Language and sculpture have a reciprocal, generative relationship in Wiener's practice. His titles, often drawn from poetry — among them Polyphony Beyond the Baton's Thrust, sourced from Wallace Stevens — set a conceptual and emotional frequency for the work they name. A conductor's baton describes an axis of control, and as polyphony is “beyond” the known and proscribed system, Wiener's sculptures generate their most vital energies in the spaces outside the received organizing principle — in their exaggeration, their turbulence, in the passages of pure abstraction that surge between and around recognizable forms. Those recognizable forms — a face, a vessel, a tabletop — are what Wiener describes as visual resting places, anchors that ground the viewer enough to make the wilder abstract passages legible, or at least traversable. The work thus operates something like a language with its own grammar: fixed points of recognition that make productive the surrounding fields of the unknown.

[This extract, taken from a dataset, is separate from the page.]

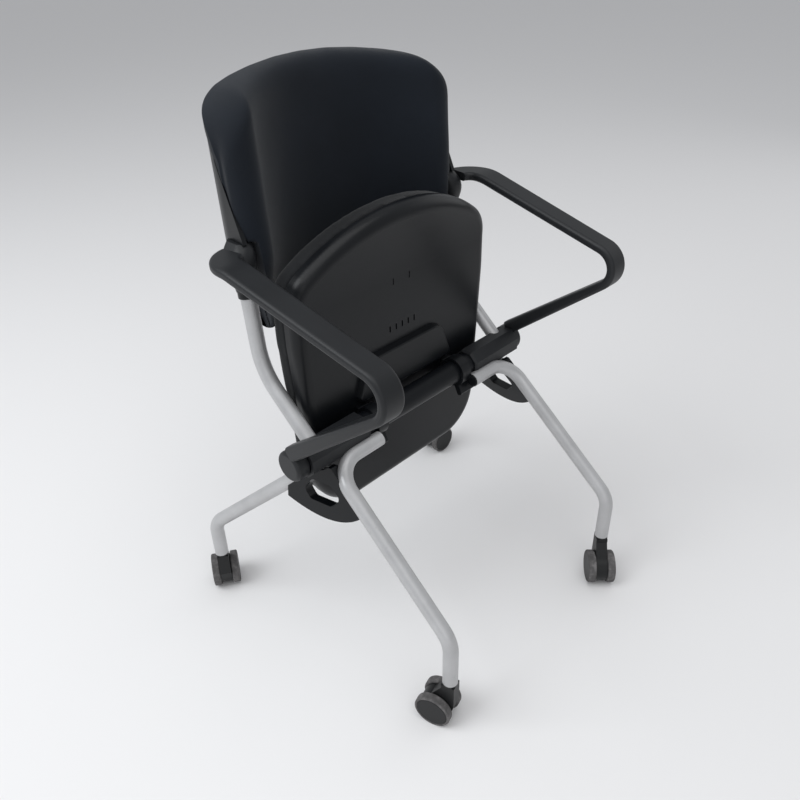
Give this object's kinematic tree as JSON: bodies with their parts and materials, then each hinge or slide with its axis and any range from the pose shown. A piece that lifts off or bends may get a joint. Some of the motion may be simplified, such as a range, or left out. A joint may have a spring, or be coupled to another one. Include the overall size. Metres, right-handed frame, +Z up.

Daniel Wiener (b. 1954) is a visual artist originally from Los Angeles, California who has lived and worked in NYC for the last forty-one years. Wiener first exhibited his work with the former Stephen Wirtz Gallery in Oakland shortly after graduating from the University of California at Berkeley. He is also an alumnus of the Whitney Museum Independent Study Program (1983). Wiener has since exhibited nationally and internationally, most notably with Tibor de Nagy, White Columns, Casey Kaplan, Bravin Post Lee, Pierogi, Acme Gallery, Fiorella Lalumia Studio (Milan), The Living Room (Amsterdam), MoMA PS1, Sculpture Center, Oakland Museum, Nevada Institute of Contemporary Art, and the inaugural BRIC Biennial. Recent solo exhibitions include At Home With Scallywags and Rapscallions at Pamela Salisbury Gallery (2022) and Wide-eyed & Open-mouthed at Lesley Heller Gallery (2019). Wiener is a recipient of the Guggenheim Fellowship, New York Foundation Grant, Tree of Life Grant, and UCross Residency Albert Award. He has also been in residence at Yaddo, MacDowell Colony, Pilchuck, and Dieu Donne Workspace. His work has been widely written about across numerous publications including BOMB, Hyperallergic, Art in America, The New York Times, Sculpture Magazine, Artspiel, BK Mag, Gorky’s Granddaughter, and The Los Angeles Times. Notable reviews include those written by Roberta Smith for The New York Times and Amy Sillman for ThingReviews. Wiener was represented by Lesley Heller Gallery in New York until their closure in 2020. He currently lives and works in Boerum Hill, Brooklyn.